The Power of Faith and the Problem with Magic

This statistic and those that were recently released in the second phase of the Pew study exploring what Americans believe (which indicated that over 90% of us believe in some “higher power”), prove that we are a nation whose population is spiritually healthier than the doctors of dogma and custodians of culture who regularly speak to this issue.

One person’s “paranormal” is another person’s religion. The first term is the one we use when we choose to be dismissive or pejorative in our description of a supposedly supernatural experience, or one that goes beyond the doctrines of the faith we follow, and the latter is what we call roughly the same experience which has gained acceptance from a critical mass of people, or those who control a particular religious system. And I don’t mean that cynically, really!

I just think that we need to be very cautious in negatively branding some practices and beliefs which many people ridicule e.g. faith healing, séances, exorcisms, etc. while assuming the appropriateness of those which many Americans practice e.g. prayer to a personal God, claiming with certainty to understand God’s will, the activity of angels, etc.
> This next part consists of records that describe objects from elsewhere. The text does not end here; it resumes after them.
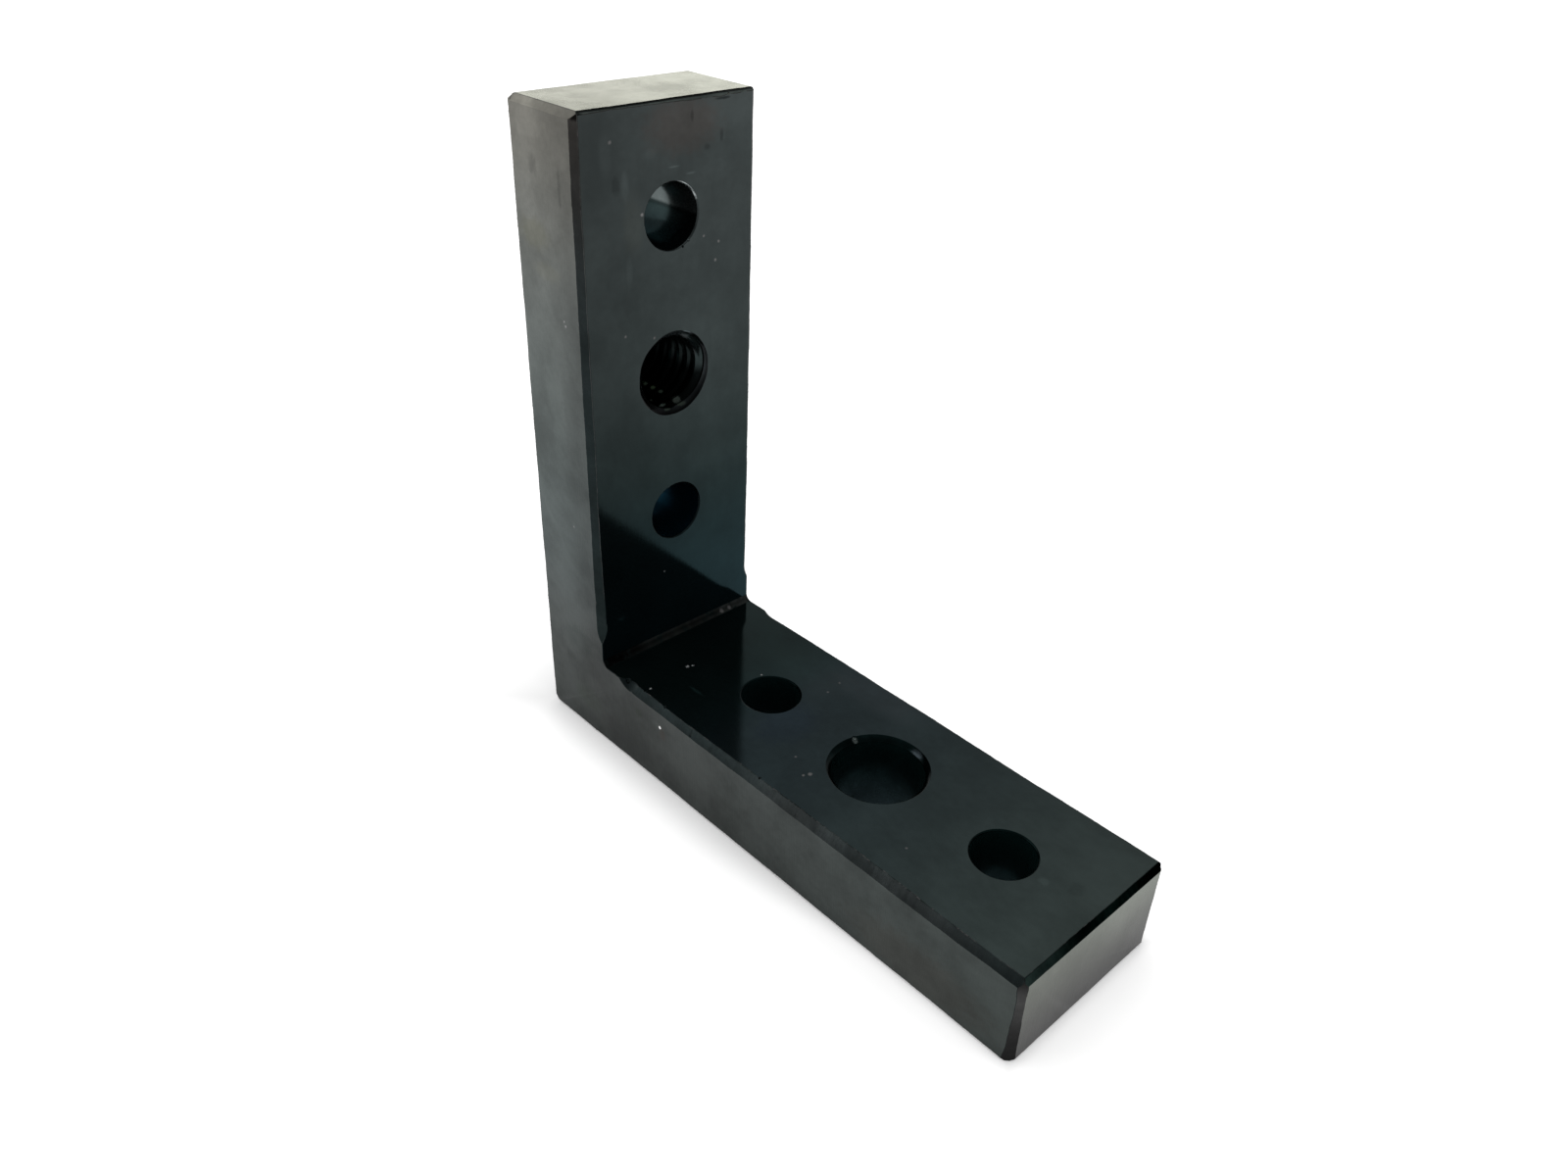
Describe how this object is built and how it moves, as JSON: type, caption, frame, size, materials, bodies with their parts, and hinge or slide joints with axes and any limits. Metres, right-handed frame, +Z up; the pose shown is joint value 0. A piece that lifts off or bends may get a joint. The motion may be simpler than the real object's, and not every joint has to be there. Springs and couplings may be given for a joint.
{
  "type": "angle plate",
  "caption": "L-shaped steel plate with two equal legs at a right angle; dowel bores and a bolt hole in the base, dowel bores and a tapped hole in the upright.",
  "frame": {"origin": "middle of the underside: half way along the base leg's length and its width", "axes": "+X along the base leg, from the upright to the free end; +Y across the width; +Z up along the upright"},
  "size_m": [0.065, 0.02, 0.065],
  "materials": {
    "blackened_steel": "ground steel, black oxide, lightly oiled"
  },
  "bodies": {
    "root": {"angle_plate": "blackened_steel"}
  },
  "joints": []
}
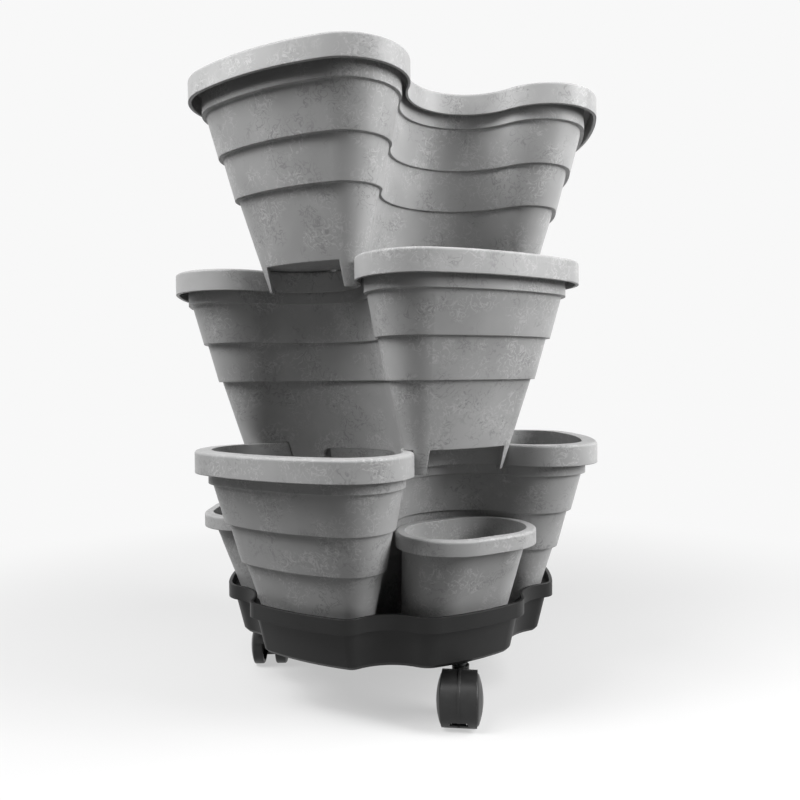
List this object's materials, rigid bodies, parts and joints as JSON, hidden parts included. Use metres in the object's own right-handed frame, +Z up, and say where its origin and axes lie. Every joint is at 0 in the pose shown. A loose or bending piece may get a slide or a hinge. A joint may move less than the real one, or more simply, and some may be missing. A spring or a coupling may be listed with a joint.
{
  "type": "vertical planter tower",
  "caption": "Stacked planter tower of three-lobed pots with small pots round the foot, a saucer and twin-wheel casters.",
  "frame": {"origin": "on the floor, on the tower's upright axis", "axes": "+Z up, -Y towards the front small pot and the front caster"},
  "size_m": [0.4004, 0.4, 0.5454],
  "materials": {
    "pot_plastic": "grey moulded plastic with a faint marbled flow",
    "tray_plastic": "charcoal moulded plastic",
    "hood_plastic": "black moulded nylon",
    "wheel_plastic": "black moulded nylon",
    "stem_steel": "plated steel"
  },
  "bodies": {
    "base": {"tray": "tray_plastic", "caster_stem_front": "stem_steel", "caster_stem_left": "stem_steel", "caster_stem_right": "stem_steel"},
    "lower": {"lower_pot": "pot_plastic"},
    "middle": {"middle_pot": "pot_plastic"},
    "upper": {"upper_pot": "pot_plastic"},
    "small_front": {"small_pot_front": "pot_plastic"},
    "small_left": {"small_pot_left": "pot_plastic"},
    "small_right": {"small_pot_right": "pot_plastic"},
    "fork_front": {"caster_hood_front": "hood_plastic", "caster_axle_front": "stem_steel"},
    "wheel_front_left": {"wheel_front_left": "wheel_plastic"},
    "wheel_front_right": {"wheel_front_right": "wheel_plastic"},
    "fork_left": {"caster_hood_left": "hood_plastic", "caster_axle_left": "stem_steel"},
    "wheel_left_left": {"wheel_left_left": "wheel_plastic"},
    "wheel_left_right": {"wheel_left_right": "wheel_plastic"},
    "fork_right": {"caster_hood_right": "hood_plastic", "caster_axle_right": "stem_steel"},
    "wheel_right_left": {"wheel_right_left": "wheel_plastic"},
    "wheel_right_right": {"wheel_right_right": "wheel_plastic"}
  },
  "joints": [
    {"name": "lower_pot_lift", "type": "slide", "parent": "base", "child": "lower", "axis": [0, 0, 1], "range_m": [0, 0.05]},
    {"name": "middle_pot_lift", "type": "slide", "parent": "lower", "child": "middle", "axis": [0, 0, 1], "range_m": [0, 0.045]},
    {"name": "upper_pot_lift", "type": "slide", "parent": "middle", "child": "upper", "axis": [0, 0, 1], "range_m": [0, 0.045]},
    {"name": "small_pot_front_lift", "type": "slide", "parent": "base", "child": "small_front", "axis": [0, -0.3633, 0.9317], "range_m": [0, 0.036]},
    {"name": "small_pot_left_lift", "type": "slide", "parent": "base", "child": "small_left", "axis": [-0.3147, 0.1817, 0.9317], "range_m": [0, 0.036]},
    {"name": "small_pot_right_lift", "type": "slide", "parent": "base", "child": "small_right", "axis": [0.3147, 0.1817, 0.9317], "range_m": [0, 0.036]},
    {"name": "caster_front_swivel", "type": "hinge", "parent": "base", "child": "fork_front", "pos_m": [0, -0.124, 0.035], "axis": [0, 0, 1], "continuous": true},
    {"name": "wheel_front_left_spin", "type": "hinge", "parent": "fork_front", "child": "wheel_front_left", "pos_m": [-0.01023, -0.13758, 0.021], "axis": [0.7986, -0.6018, 0], "continuous": true},
    {"name": "wheel_front_right_spin", "type": "hinge", "parent": "fork_front", "child": "wheel_front_right", "pos_m": [-0.01023, -0.13758, 0.021], "axis": [0.7986, -0.6018, 0], "continuous": true},
    {"name": "caster_left_swivel", "type": "hinge", "parent": "base", "child": "fork_left", "pos_m": [-0.10739, 0.062, 0.035], "axis": [0, 0, 1], "continuous": true},
    {"name": "wheel_left_left_spin", "type": "hinge", "parent": "fork_left", "child": "wheel_left_left", "pos_m": [-0.09941, 0.07701, 0.021], "axis": [-0.8829, 0.4695, 0], "continuous": true},
    {"name": "wheel_left_right_spin", "type": "hinge", "parent": "fork_left", "child": "wheel_left_right", "pos_m": [-0.09941, 0.07701, 0.021], "axis": [-0.8829, 0.4695, 0], "continuous": true},
    {"name": "caster_right_swivel", "type": "hinge", "parent": "base", "child": "fork_right", "pos_m": [0.10739, 0.062, 0.035], "axis": [0, 0, 1], "continuous": true},
    {"name": "wheel_right_left_spin", "type": "hinge", "parent": "fork_right", "child": "wheel_right_left", "pos_m": [0.12336, 0.05619, 0.021], "axis": [0.342, 0.9397, 0], "continuous": true},
    {"name": "wheel_right_right_spin", "type": "hinge", "parent": "fork_right", "child": "wheel_right_right", "pos_m": [0.12336, 0.05619, 0.021], "axis": [0.342, 0.9397, 0], "continuous": true}
  ]
}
They are not all equal and distinctions can be made. But the ongoing culture war between radical religionists who insist that they always know precisely where to draw the line between what is and is not an acceptable belief, and the fanatical secularists who mock all faith, is not so healthy for any of us. And it seems that most Americans know that. Perhaps that is why we are more faith-filled than the latter group would like, and more inclusive about that which we believe, than is acceptable to the former group.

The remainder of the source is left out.